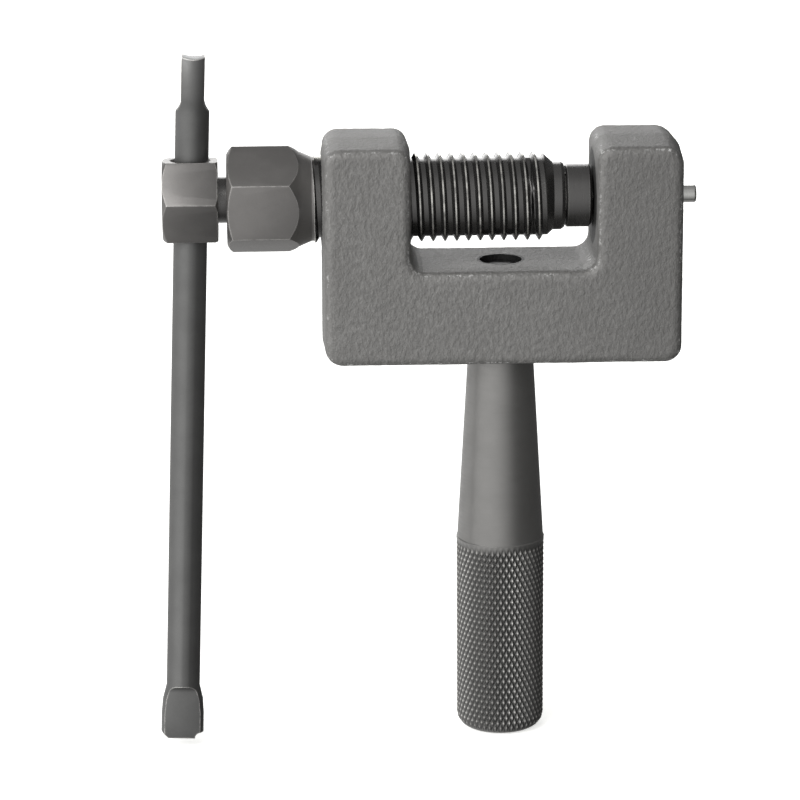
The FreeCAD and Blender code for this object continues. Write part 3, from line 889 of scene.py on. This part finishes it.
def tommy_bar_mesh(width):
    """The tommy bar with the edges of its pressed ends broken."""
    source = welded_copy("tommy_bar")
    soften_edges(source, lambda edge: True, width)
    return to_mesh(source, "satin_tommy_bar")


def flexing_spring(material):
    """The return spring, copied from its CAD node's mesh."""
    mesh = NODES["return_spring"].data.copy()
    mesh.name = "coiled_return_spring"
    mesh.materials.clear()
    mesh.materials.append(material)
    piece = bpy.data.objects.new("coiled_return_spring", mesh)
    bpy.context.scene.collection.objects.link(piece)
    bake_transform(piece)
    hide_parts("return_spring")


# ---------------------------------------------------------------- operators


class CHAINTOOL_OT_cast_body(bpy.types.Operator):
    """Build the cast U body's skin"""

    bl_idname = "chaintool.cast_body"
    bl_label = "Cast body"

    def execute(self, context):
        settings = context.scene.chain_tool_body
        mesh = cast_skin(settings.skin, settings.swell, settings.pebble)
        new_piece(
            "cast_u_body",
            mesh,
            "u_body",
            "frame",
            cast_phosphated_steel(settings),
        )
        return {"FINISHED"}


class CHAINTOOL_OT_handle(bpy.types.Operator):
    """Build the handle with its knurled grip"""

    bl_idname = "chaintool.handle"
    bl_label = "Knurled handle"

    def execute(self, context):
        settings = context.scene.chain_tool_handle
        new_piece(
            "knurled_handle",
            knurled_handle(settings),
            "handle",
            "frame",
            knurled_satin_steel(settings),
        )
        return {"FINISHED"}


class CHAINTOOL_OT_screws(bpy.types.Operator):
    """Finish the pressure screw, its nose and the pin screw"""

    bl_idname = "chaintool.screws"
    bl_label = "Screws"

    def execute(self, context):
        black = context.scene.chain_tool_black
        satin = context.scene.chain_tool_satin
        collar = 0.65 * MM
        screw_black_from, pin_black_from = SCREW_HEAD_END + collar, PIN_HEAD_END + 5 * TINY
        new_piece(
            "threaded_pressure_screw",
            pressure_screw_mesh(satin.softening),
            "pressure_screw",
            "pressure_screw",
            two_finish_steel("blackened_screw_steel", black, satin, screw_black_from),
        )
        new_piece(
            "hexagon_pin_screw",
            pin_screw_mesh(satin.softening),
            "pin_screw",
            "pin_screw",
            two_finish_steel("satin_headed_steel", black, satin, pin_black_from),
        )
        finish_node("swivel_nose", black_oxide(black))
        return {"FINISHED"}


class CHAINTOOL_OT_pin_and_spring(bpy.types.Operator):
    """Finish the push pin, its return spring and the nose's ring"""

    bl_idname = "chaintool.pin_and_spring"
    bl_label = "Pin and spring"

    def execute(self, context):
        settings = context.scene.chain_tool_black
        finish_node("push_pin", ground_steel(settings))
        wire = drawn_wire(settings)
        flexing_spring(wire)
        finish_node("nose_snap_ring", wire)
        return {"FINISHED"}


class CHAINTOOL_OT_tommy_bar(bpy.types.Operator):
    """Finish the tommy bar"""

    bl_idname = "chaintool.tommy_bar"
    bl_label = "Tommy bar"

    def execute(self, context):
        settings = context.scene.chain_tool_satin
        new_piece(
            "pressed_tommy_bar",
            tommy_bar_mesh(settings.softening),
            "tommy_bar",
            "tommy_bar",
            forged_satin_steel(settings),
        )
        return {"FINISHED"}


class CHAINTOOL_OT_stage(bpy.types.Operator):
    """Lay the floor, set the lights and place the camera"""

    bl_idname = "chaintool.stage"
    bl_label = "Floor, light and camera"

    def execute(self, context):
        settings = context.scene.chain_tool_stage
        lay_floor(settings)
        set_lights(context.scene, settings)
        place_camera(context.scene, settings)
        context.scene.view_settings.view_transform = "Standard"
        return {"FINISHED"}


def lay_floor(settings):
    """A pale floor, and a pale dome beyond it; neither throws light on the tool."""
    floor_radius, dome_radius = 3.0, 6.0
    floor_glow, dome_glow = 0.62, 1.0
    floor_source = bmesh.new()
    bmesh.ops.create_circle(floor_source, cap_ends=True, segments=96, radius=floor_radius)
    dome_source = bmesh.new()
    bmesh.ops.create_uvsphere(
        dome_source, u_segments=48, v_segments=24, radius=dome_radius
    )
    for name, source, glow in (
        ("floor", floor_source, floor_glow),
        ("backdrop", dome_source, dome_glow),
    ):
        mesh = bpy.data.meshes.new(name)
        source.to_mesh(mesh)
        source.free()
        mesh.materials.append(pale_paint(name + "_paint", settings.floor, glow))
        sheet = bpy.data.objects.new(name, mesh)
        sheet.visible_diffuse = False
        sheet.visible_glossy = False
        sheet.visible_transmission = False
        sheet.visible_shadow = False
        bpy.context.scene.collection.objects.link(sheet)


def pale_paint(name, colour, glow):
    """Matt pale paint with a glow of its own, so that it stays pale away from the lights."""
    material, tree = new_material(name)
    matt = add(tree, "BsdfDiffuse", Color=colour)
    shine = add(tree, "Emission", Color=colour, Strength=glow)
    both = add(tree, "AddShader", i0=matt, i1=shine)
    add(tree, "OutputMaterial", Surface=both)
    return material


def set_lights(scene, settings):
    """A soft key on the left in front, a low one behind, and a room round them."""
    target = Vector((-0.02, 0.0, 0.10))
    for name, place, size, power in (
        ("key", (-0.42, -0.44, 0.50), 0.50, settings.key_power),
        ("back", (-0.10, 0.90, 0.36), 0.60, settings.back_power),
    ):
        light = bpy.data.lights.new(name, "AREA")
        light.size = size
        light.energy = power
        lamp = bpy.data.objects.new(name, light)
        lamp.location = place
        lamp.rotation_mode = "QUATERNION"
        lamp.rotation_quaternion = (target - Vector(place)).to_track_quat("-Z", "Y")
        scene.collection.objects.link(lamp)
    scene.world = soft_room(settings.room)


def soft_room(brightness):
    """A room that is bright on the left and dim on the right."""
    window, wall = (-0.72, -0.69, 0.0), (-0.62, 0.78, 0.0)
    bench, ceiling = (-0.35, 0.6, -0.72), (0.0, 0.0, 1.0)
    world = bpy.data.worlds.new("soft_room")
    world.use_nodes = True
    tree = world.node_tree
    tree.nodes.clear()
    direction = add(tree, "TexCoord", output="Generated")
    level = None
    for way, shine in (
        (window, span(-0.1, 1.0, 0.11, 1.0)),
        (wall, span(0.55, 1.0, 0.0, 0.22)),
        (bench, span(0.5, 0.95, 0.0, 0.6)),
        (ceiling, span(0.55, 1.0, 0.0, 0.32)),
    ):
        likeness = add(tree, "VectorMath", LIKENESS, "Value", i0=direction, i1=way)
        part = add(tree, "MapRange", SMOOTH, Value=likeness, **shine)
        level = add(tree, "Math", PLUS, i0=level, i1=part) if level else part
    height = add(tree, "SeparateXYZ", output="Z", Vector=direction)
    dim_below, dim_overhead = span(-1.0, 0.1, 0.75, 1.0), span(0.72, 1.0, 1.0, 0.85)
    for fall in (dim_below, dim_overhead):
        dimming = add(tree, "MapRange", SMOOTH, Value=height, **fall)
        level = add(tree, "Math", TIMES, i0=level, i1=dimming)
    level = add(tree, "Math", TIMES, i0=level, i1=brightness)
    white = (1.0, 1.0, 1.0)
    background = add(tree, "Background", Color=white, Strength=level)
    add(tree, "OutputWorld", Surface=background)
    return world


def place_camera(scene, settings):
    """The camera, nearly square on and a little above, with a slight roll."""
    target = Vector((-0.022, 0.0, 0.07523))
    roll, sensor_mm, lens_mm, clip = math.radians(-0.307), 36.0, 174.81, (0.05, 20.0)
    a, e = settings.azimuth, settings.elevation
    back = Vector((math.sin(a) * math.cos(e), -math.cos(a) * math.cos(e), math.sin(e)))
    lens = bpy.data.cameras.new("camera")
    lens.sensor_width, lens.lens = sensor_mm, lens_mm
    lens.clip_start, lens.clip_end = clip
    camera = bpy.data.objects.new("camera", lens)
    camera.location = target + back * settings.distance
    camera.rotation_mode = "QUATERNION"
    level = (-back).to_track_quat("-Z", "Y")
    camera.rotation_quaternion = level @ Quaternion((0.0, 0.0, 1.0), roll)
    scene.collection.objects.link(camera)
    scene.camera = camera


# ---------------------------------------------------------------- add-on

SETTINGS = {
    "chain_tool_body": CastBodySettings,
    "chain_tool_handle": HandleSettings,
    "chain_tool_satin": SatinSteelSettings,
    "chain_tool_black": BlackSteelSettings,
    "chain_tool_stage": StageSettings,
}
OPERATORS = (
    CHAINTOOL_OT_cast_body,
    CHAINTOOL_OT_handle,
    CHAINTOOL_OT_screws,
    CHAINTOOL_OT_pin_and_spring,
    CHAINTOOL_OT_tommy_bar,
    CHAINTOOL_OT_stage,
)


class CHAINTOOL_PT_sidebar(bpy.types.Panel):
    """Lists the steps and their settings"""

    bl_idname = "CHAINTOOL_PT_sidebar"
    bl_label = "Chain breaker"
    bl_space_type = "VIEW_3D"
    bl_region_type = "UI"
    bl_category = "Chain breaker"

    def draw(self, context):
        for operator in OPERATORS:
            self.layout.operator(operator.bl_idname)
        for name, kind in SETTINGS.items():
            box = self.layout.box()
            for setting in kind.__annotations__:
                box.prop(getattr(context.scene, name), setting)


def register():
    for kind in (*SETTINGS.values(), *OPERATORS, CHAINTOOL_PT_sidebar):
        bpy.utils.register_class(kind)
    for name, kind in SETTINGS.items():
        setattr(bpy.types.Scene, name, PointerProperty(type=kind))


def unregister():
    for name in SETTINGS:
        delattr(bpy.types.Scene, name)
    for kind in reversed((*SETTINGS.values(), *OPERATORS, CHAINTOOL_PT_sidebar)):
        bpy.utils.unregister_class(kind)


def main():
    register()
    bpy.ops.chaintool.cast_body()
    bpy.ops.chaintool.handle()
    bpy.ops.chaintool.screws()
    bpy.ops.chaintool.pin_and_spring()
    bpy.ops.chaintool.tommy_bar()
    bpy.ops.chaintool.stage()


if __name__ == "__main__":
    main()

* * *

WHAT IS BEING ASKED
In the listing above, find the line with "bake_transform(piece)" and the line with "the handle with". Output those two lines and every line between them, exactly as written.

THE RESPONSE
    bake_transform(piece)
    hide_parts("return_spring")


# ---------------------------------------------------------------- operators


class CHAINTOOL_OT_cast_body(bpy.types.Operator):
    """Build the cast U body's skin"""

    bl_idname = "chaintool.cast_body"
    bl_label = "Cast body"

    def execute(self, context):
        settings = context.scene.chain_tool_body
        mesh = cast_skin(settings.skin, settings.swell, settings.pebble)
        new_piece(
            "cast_u_body",
            mesh,
            "u_body",
            "frame",
            cast_phosphated_steel(settings),
        )
        return {"FINISHED"}


class CHAINTOOL_OT_handle(bpy.types.Operator):
    """Build the handle with its knurled grip"""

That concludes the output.